● What is expected: Using the data below, repeat all of it precisely.

● Dataset content:
=-=-=
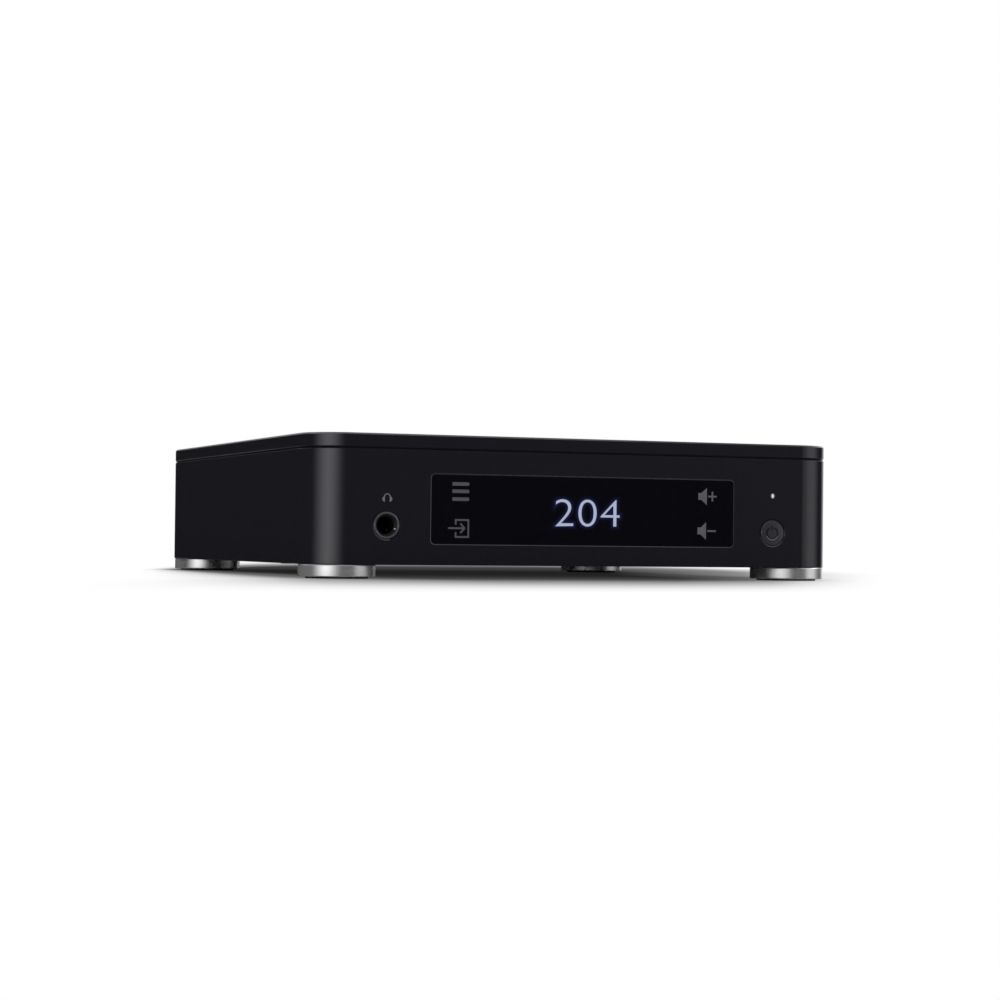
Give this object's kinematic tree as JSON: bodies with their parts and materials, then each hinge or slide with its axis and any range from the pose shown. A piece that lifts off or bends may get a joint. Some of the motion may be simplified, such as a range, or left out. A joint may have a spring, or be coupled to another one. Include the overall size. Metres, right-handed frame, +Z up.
{
  "type": "dac preamplifier",
  "caption": "Low black hi-fi box on round metal feet, with a dark display window, sprung power button, headphone socket and rear phono, optical, USB and supply sockets.",
  "frame": {"origin": "centre of the bounding box on the plane that the rubber pads stand on", "axes": "+X to the right seen from the front, -Y out of the front panel, +Z up"},
  "size_m": [0.215, 0.2294, 0.0528],
  "materials": {
    "black_aluminium": "fine matt black anodising",
    "black_steel": "matt black powder coat",
    "polished_aluminium": "turned and polished",
    "pad_rubber": "matt black rubber",
    "plated_steel": "zinc plate",
    "smoked_window": "glossy smoked acrylic",
    "adhesive_tape": "black foam tape",
    "display_glass": "dark display glass",
    "touch_foam": "conductive foam",
    "circuit_board": "solder mask",
    "lamp_chip": "lamp chip",
    "clear_guide": "clear acrylic",
    "button_black": "fine satin black",
    "moulded_black": "moulded black",
    "usb_tongue": "moulded white",
    "plated_contact": "nickel plate",
    "gold_plate": "gold plate",
    "white_insulator": "moulded white",
    "red_insulator": "moulded red",
    "orange_insulator": "moulded orange",
    "ribbon_film": "flat cable film",
    "chip_package": "moulded package",
    "relay_case": "moulded relay case",
    "crystal_can": "metal can",
    "film_capacitor": "dipped film capacitor",
    "can_sleeve": "shrunk sleeve",
    "inductor_core": "ferrite",
    "sink_aluminium": "plain extruded aluminium"
  },
  "bodies": {
    "case": {"case_frame": "black_aluminium", "lid": "black_aluminium", "rear_panel": "black_aluminium", "base_plate": "black_steel", "feet": "polished_aluminium", "foot_pads": "pad_rubber", "board_standoffs": "plated_steel", "shutter_pin": "plated_steel", "window_lens": "smoked_window", "window_tape": "adhesive_tape", "display_module": "display_glass", "touch_pads": "touch_foam", "front_board": "circuit_board", "main_board": "circuit_board", "headphone_board": "circuit_board", "standby_led": "lamp_chip", "light_pipe": "clear_guide", "switch_body": "moulded_black", "headphone_socket": "moulded_black", "rca_housings": "moulded_black", "optical_socket": "moulded_black", "supply_socket": "moulded_black", "usb_tongue": "usb_tongue", "headphone_contacts": "plated_contact", "supply_pin": "plated_contact", "usb_shell": "plated_contact", "rca_shells": "gold_plate", "rca_insulator_white": "white_insulator", "rca_insulator_red": "red_insulator", "rca_insulator_orange": "orange_insulator", "display_ribbon": "ribbon_film", "headphone_ribbon": "ribbon_film", "dac_chip": "chip_package", "usb_receiver_chip": "chip_package", "processor_chip": "chip_package", "headphone_amplifier_chip": "chip_package", "op_amps": "chip_package", "voltage_regulators": "chip_package", "mute_relays": "relay_case", "clock_crystals": "crystal_can", "coupling_capacitors": "film_capacitor", "reservoir_capacitors": "can_sleeve", "filter_inductors": "inductor_core", "heat_sink": "sink_aluminium"},
    "power_button": {"power_button": "button_black", "switch_plunger": "moulded_black"},
    "optical_shutter": {"optical_shutter": "moulded_black"}
  },
  "joints": [
    {"name": "power_press", "type": "slide", "parent": "case", "child": "power_button", "axis": [0, 1, 0], "range_m": [0, 0.0005], "stiffness_N_per_m": 400, "springref_m": -0.003},
    {"name": "shutter_swing", "type": "hinge", "parent": "case", "child": "optical_shutter", "pos_m": [0.002, 0.1037, 0.02405], "axis": [-1, 0, 0], "range_deg": [0, 84], "stiffness_Nm_per_rad": 0.0002, "springref_deg": -57.3}
  ]
}
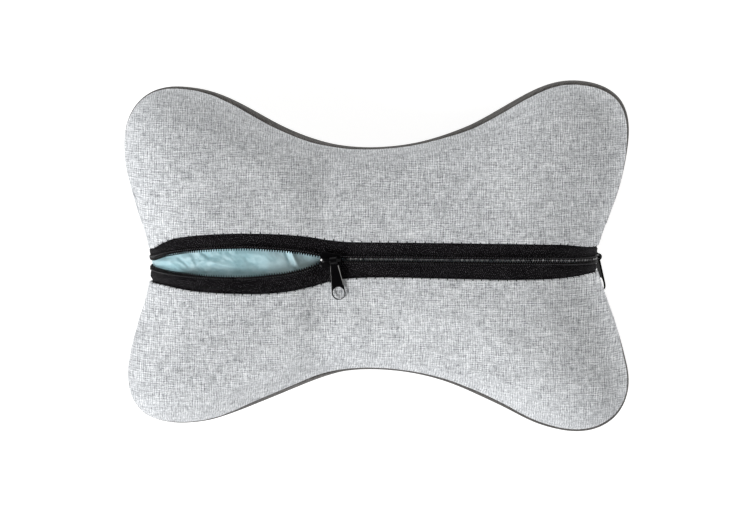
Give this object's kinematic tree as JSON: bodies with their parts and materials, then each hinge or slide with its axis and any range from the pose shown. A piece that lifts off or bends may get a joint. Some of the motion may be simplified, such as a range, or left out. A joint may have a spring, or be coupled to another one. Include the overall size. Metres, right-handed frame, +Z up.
{
  "type": "car neck pillow",
  "caption": "Bone-shaped stuffed car neck pillow with a half-open zip across its pale back, a dark front face and a lined inner cushion.",
  "frame": {"origin": "under the middle of the pillow, on the surface it lies on", "axes": "+X along the zip, away from its open end; +Y across the zip; +Z up, out of the zipped back"},
  "size_m": [0.2992, 0.2082, 0.0982],
  "materials": {
    "grey_linen": "light grey melange linen-look weave",
    "charcoal_linen": "dark brown-grey melange weave",
    "aqua_lining": "pale aqua woven lining with a soft sheen",
    "zip_tape": "black knitted tape",
    "zip_coil": "black nylon monofilament",
    "black_lacquer": "glossy black lacquered zinc"
  },
  "bodies": {
    "root": {"front_panel": "charcoal_linen", "back_panel_upper": "grey_linen", "back_panel_lower": "grey_linen", "inner_cushion": "aqua_lining", "zip_tape_upper": "zip_tape", "zip_tape_lower": "zip_tape", "zip_coil_upper": "zip_coil", "zip_coil_lower": "zip_coil", "zip_slider": "black_lacquer", "side_slider": "black_lacquer"},
    "pull_tab": {"zip_pull_tab": "black_lacquer"},
    "side_pull_tab": {"side_pull_tab": "black_lacquer"}
  },
  "joints": [
    {"name": "pull_tab_swing", "type": "hinge", "parent": "root", "child": "pull_tab", "pos_m": [-0.02385, 0.0001, 0.09444], "axis": [-0.9852, -0.1305, -0.1108], "range_deg": [0, 198]},
    {"name": "side_pull_tab_swing", "type": "hinge", "parent": "root", "child": "side_pull_tab", "pos_m": [0.13108, -0.00161, 0.02536], "axis": [0.39, -0.0871, 0.9167], "range_deg": [-10, 160]}
  ]
}
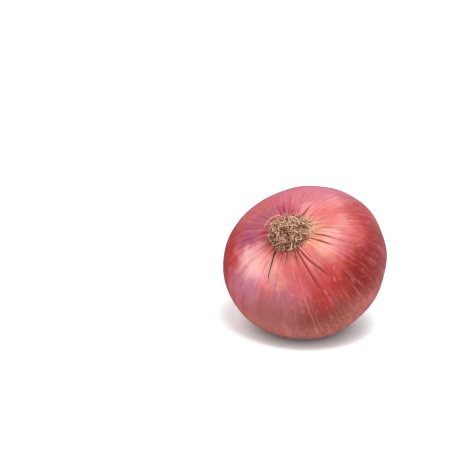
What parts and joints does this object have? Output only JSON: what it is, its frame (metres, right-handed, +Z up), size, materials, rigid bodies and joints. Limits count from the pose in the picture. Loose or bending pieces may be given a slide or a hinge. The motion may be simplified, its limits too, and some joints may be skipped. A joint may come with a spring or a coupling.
{
  "type": "red onion",
  "caption": "Whole red onion lying on its side, with a tight papery skin, a tuft of dry curled roots and a short dry neck.",
  "frame": {"origin": "middle of the small flat spot on the shoulder that the onion rests on", "axes": "+Z up from the table; the onion's own axis lies in the YZ plane, with the root end up and towards -Y and the neck down and towards +Y"},
  "size_m": [0.0747, 0.0665, 0.0621],
  "materials": {
    "skin": "satin, dry papery onion skin",
    "dry_root": "matte, dry fibrous roots",
    "dry_sheath": "matte, dry papery leaf ends"
  },
  "bodies": {
    "root": {"bulb": "skin", "root_tuft": "dry_root", "neck_sheaths": "dry_sheath"}
  },
  "joints": []
}
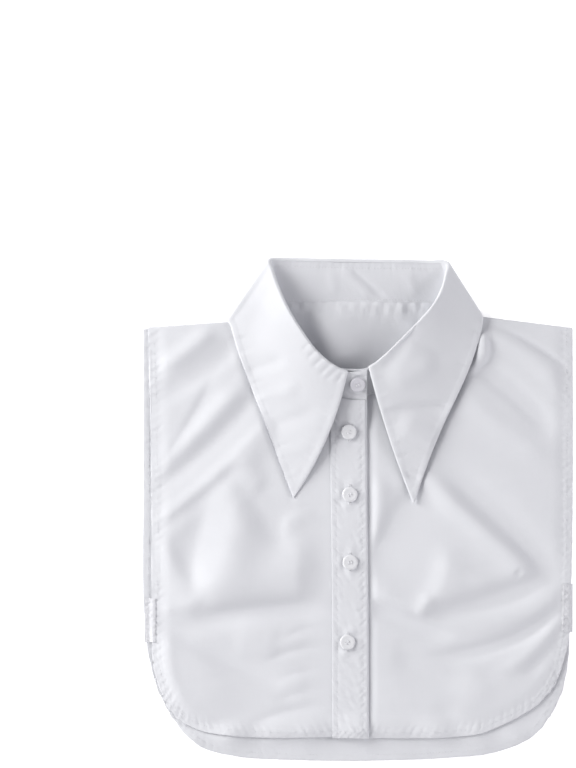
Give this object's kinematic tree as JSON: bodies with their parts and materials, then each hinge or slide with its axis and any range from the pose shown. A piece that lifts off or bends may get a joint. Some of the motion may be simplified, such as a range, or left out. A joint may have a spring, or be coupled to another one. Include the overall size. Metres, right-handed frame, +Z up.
{
  "type": "detachable shirt collar",
  "caption": "White detachable shirt collar with long points on a short buttoned bib front and back, laid flat, worn under a sweater.",
  "frame": {"origin": "centre of the plan bounding box of the laid garment, on the surface that it rests on", "axes": "+Z up out of the surface, +Y from the hem to the neck, +X to the right of a viewer above the front; the wearer's right is on -X"},
  "size_m": [0.3227, 0.3784, 0.0237],
  "materials": {
    "white_poplin": "matte white cotton poplin with a fine plain weave",
    "white_tape": "white woven side tape",
    "button_white": "white shirt button, softly polished"
  },
  "bodies": {
    "root": {"back_panel": "white_poplin", "front_left": "white_poplin", "front_right": "white_poplin", "placket": "white_poplin", "collar_stand": "white_poplin", "collar_leaf": "white_poplin", "side_strap_left": "white_tape", "side_strap_right": "white_tape", "button_1": "button_white", "button_2": "button_white", "button_3": "button_white", "button_4": "button_white", "button_stand": "button_white"}
  },
  "joints": []
}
=-=-=
● Problem solution:
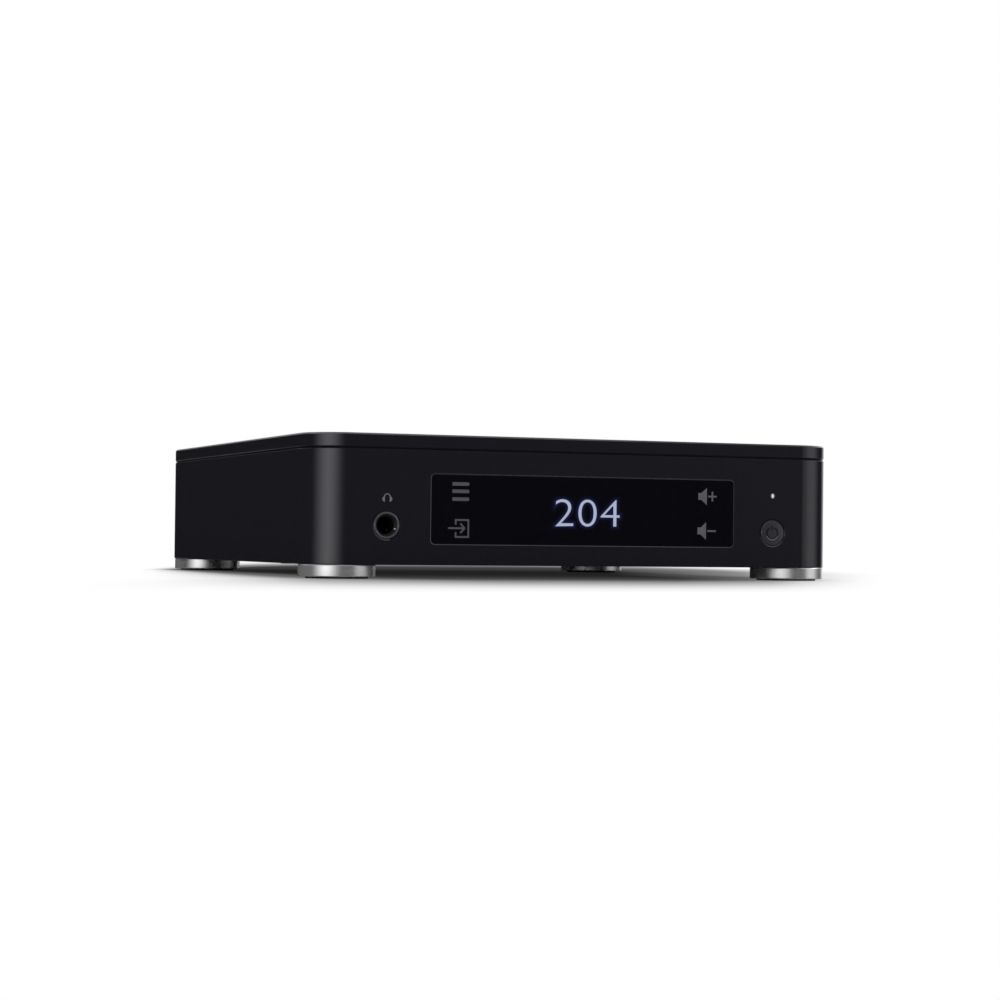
Give this object's kinematic tree as JSON: bodies with their parts and materials, then each hinge or slide with its axis and any range from the pose shown. A piece that lifts off or bends may get a joint. Some of the motion may be simplified, such as a range, or left out. A joint may have a spring, or be coupled to another one. Include the overall size. Metres, right-handed frame, +Z up.
{
  "type": "dac preamplifier",
  "caption": "Low black hi-fi box on round metal feet, with a dark display window, sprung power button, headphone socket and rear phono, optical, USB and supply sockets.",
  "frame": {"origin": "centre of the bounding box on the plane that the rubber pads stand on", "axes": "+X to the right seen from the front, -Y out of the front panel, +Z up"},
  "size_m": [0.215, 0.2294, 0.0528],
  "materials": {
    "black_aluminium": "fine matt black anodising",
    "black_steel": "matt black powder coat",
    "polished_aluminium": "turned and polished",
    "pad_rubber": "matt black rubber",
    "plated_steel": "zinc plate",
    "smoked_window": "glossy smoked acrylic",
    "adhesive_tape": "black foam tape",
    "display_glass": "dark display glass",
    "touch_foam": "conductive foam",
    "circuit_board": "solder mask",
    "lamp_chip": "lamp chip",
    "clear_guide": "clear acrylic",
    "button_black": "fine satin black",
    "moulded_black": "moulded black",
    "usb_tongue": "moulded white",
    "plated_contact": "nickel plate",
    "gold_plate": "gold plate",
    "white_insulator": "moulded white",
    "red_insulator": "moulded red",
    "orange_insulator": "moulded orange",
    "ribbon_film": "flat cable film",
    "chip_package": "moulded package",
    "relay_case": "moulded relay case",
    "crystal_can": "metal can",
    "film_capacitor": "dipped film capacitor",
    "can_sleeve": "shrunk sleeve",
    "inductor_core": "ferrite",
    "sink_aluminium": "plain extruded aluminium"
  },
  "bodies": {
    "case": {"case_frame": "black_aluminium", "lid": "black_aluminium", "rear_panel": "black_aluminium", "base_plate": "black_steel", "feet": "polished_aluminium", "foot_pads": "pad_rubber", "board_standoffs": "plated_steel", "shutter_pin": "plated_steel", "window_lens": "smoked_window", "window_tape": "adhesive_tape", "display_module": "display_glass", "touch_pads": "touch_foam", "front_board": "circuit_board", "main_board": "circuit_board", "headphone_board": "circuit_board", "standby_led": "lamp_chip", "light_pipe": "clear_guide", "switch_body": "moulded_black", "headphone_socket": "moulded_black", "rca_housings": "moulded_black", "optical_socket": "moulded_black", "supply_socket": "moulded_black", "usb_tongue": "usb_tongue", "headphone_contacts": "plated_contact", "supply_pin": "plated_contact", "usb_shell": "plated_contact", "rca_shells": "gold_plate", "rca_insulator_white": "white_insulator", "rca_insulator_red": "red_insulator", "rca_insulator_orange": "orange_insulator", "display_ribbon": "ribbon_film", "headphone_ribbon": "ribbon_film", "dac_chip": "chip_package", "usb_receiver_chip": "chip_package", "processor_chip": "chip_package", "headphone_amplifier_chip": "chip_package", "op_amps": "chip_package", "voltage_regulators": "chip_package", "mute_relays": "relay_case", "clock_crystals": "crystal_can", "coupling_capacitors": "film_capacitor", "reservoir_capacitors": "can_sleeve", "filter_inductors": "inductor_core", "heat_sink": "sink_aluminium"},
    "power_button": {"power_button": "button_black", "switch_plunger": "moulded_black"},
    "optical_shutter": {"optical_shutter": "moulded_black"}
  },
  "joints": [
    {"name": "power_press", "type": "slide", "parent": "case", "child": "power_button", "axis": [0, 1, 0], "range_m": [0, 0.0005], "stiffness_N_per_m": 400, "springref_m": -0.003},
    {"name": "shutter_swing", "type": "hinge", "parent": "case", "child": "optical_shutter", "pos_m": [0.002, 0.1037, 0.02405], "axis": [-1, 0, 0], "range_deg": [0, 84], "stiffness_Nm_per_rad": 0.0002, "springref_deg": -57.3}
  ]
}
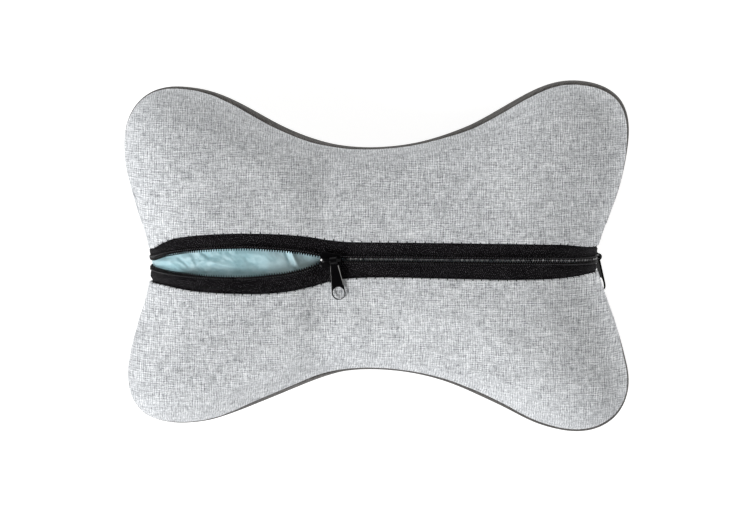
Give this object's kinematic tree as JSON: bodies with their parts and materials, then each hinge or slide with its axis and any range from the pose shown. A piece that lifts off or bends may get a joint. Some of the motion may be simplified, such as a range, or left out. A joint may have a spring, or be coupled to another one. Include the overall size. Metres, right-handed frame, +Z up.
{
  "type": "car neck pillow",
  "caption": "Bone-shaped stuffed car neck pillow with a half-open zip across its pale back, a dark front face and a lined inner cushion.",
  "frame": {"origin": "under the middle of the pillow, on the surface it lies on", "axes": "+X along the zip, away from its open end; +Y across the zip; +Z up, out of the zipped back"},
  "size_m": [0.2992, 0.2082, 0.0982],
  "materials": {
    "grey_linen": "light grey melange linen-look weave",
    "charcoal_linen": "dark brown-grey melange weave",
    "aqua_lining": "pale aqua woven lining with a soft sheen",
    "zip_tape": "black knitted tape",
    "zip_coil": "black nylon monofilament",
    "black_lacquer": "glossy black lacquered zinc"
  },
  "bodies": {
    "root": {"front_panel": "charcoal_linen", "back_panel_upper": "grey_linen", "back_panel_lower": "grey_linen", "inner_cushion": "aqua_lining", "zip_tape_upper": "zip_tape", "zip_tape_lower": "zip_tape", "zip_coil_upper": "zip_coil", "zip_coil_lower": "zip_coil", "zip_slider": "black_lacquer", "side_slider": "black_lacquer"},
    "pull_tab": {"zip_pull_tab": "black_lacquer"},
    "side_pull_tab": {"side_pull_tab": "black_lacquer"}
  },
  "joints": [
    {"name": "pull_tab_swing", "type": "hinge", "parent": "root", "child": "pull_tab", "pos_m": [-0.02385, 0.0001, 0.09444], "axis": [-0.9852, -0.1305, -0.1108], "range_deg": [0, 198]},
    {"name": "side_pull_tab_swing", "type": "hinge", "parent": "root", "child": "side_pull_tab", "pos_m": [0.13108, -0.00161, 0.02536], "axis": [0.39, -0.0871, 0.9167], "range_deg": [-10, 160]}
  ]
}
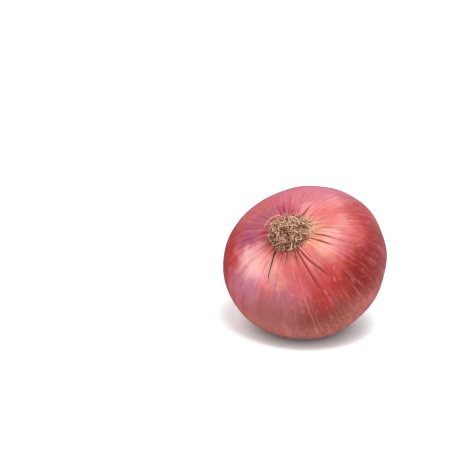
What parts and joints does this object have? Output only JSON: what it is, its frame (metres, right-handed, +Z up), size, materials, rigid bodies and joints. Limits count from the pose in the picture. Loose or bending pieces may be given a slide or a hinge. The motion may be simplified, its limits too, and some joints may be skipped. A joint may come with a spring or a coupling.
{
  "type": "red onion",
  "caption": "Whole red onion lying on its side, with a tight papery skin, a tuft of dry curled roots and a short dry neck.",
  "frame": {"origin": "middle of the small flat spot on the shoulder that the onion rests on", "axes": "+Z up from the table; the onion's own axis lies in the YZ plane, with the root end up and towards -Y and the neck down and towards +Y"},
  "size_m": [0.0747, 0.0665, 0.0621],
  "materials": {
    "skin": "satin, dry papery onion skin",
    "dry_root": "matte, dry fibrous roots",
    "dry_sheath": "matte, dry papery leaf ends"
  },
  "bodies": {
    "root": {"bulb": "skin", "root_tuft": "dry_root", "neck_sheaths": "dry_sheath"}
  },
  "joints": []
}
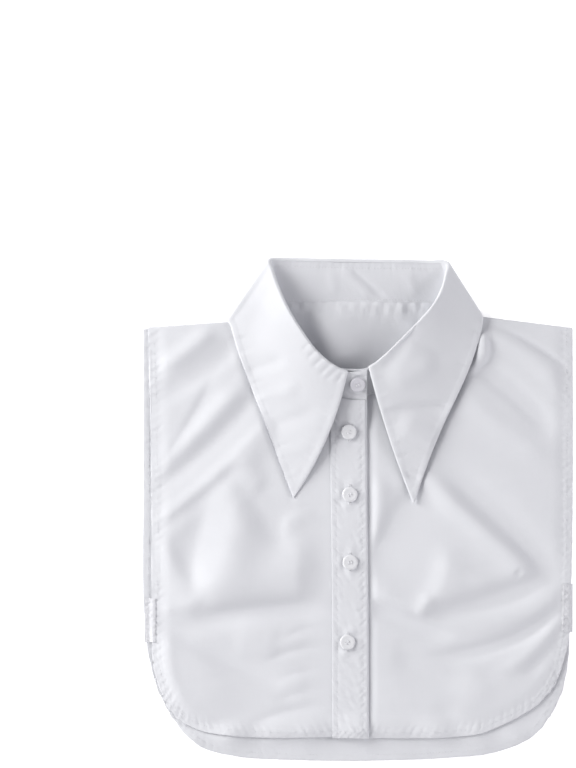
Give this object's kinematic tree as JSON: bodies with their parts and materials, then each hinge or slide with its axis and any range from the pose shown. A piece that lifts off or bends may get a joint. Some of the motion may be simplified, such as a range, or left out. A joint may have a spring, or be coupled to another one. Include the overall size. Metres, right-handed frame, +Z up.
{
  "type": "detachable shirt collar",
  "caption": "White detachable shirt collar with long points on a short buttoned bib front and back, laid flat, worn under a sweater.",
  "frame": {"origin": "centre of the plan bounding box of the laid garment, on the surface that it rests on", "axes": "+Z up out of the surface, +Y from the hem to the neck, +X to the right of a viewer above the front; the wearer's right is on -X"},
  "size_m": [0.3227, 0.3784, 0.0237],
  "materials": {
    "white_poplin": "matte white cotton poplin with a fine plain weave",
    "white_tape": "white woven side tape",
    "button_white": "white shirt button, softly polished"
  },
  "bodies": {
    "root": {"back_panel": "white_poplin", "front_left": "white_poplin", "front_right": "white_poplin", "placket": "white_poplin", "collar_stand": "white_poplin", "collar_leaf": "white_poplin", "side_strap_left": "white_tape", "side_strap_right": "white_tape", "button_1": "button_white", "button_2": "button_white", "button_3": "button_white", "button_4": "button_white", "button_stand": "button_white"}
  },
  "joints": []
}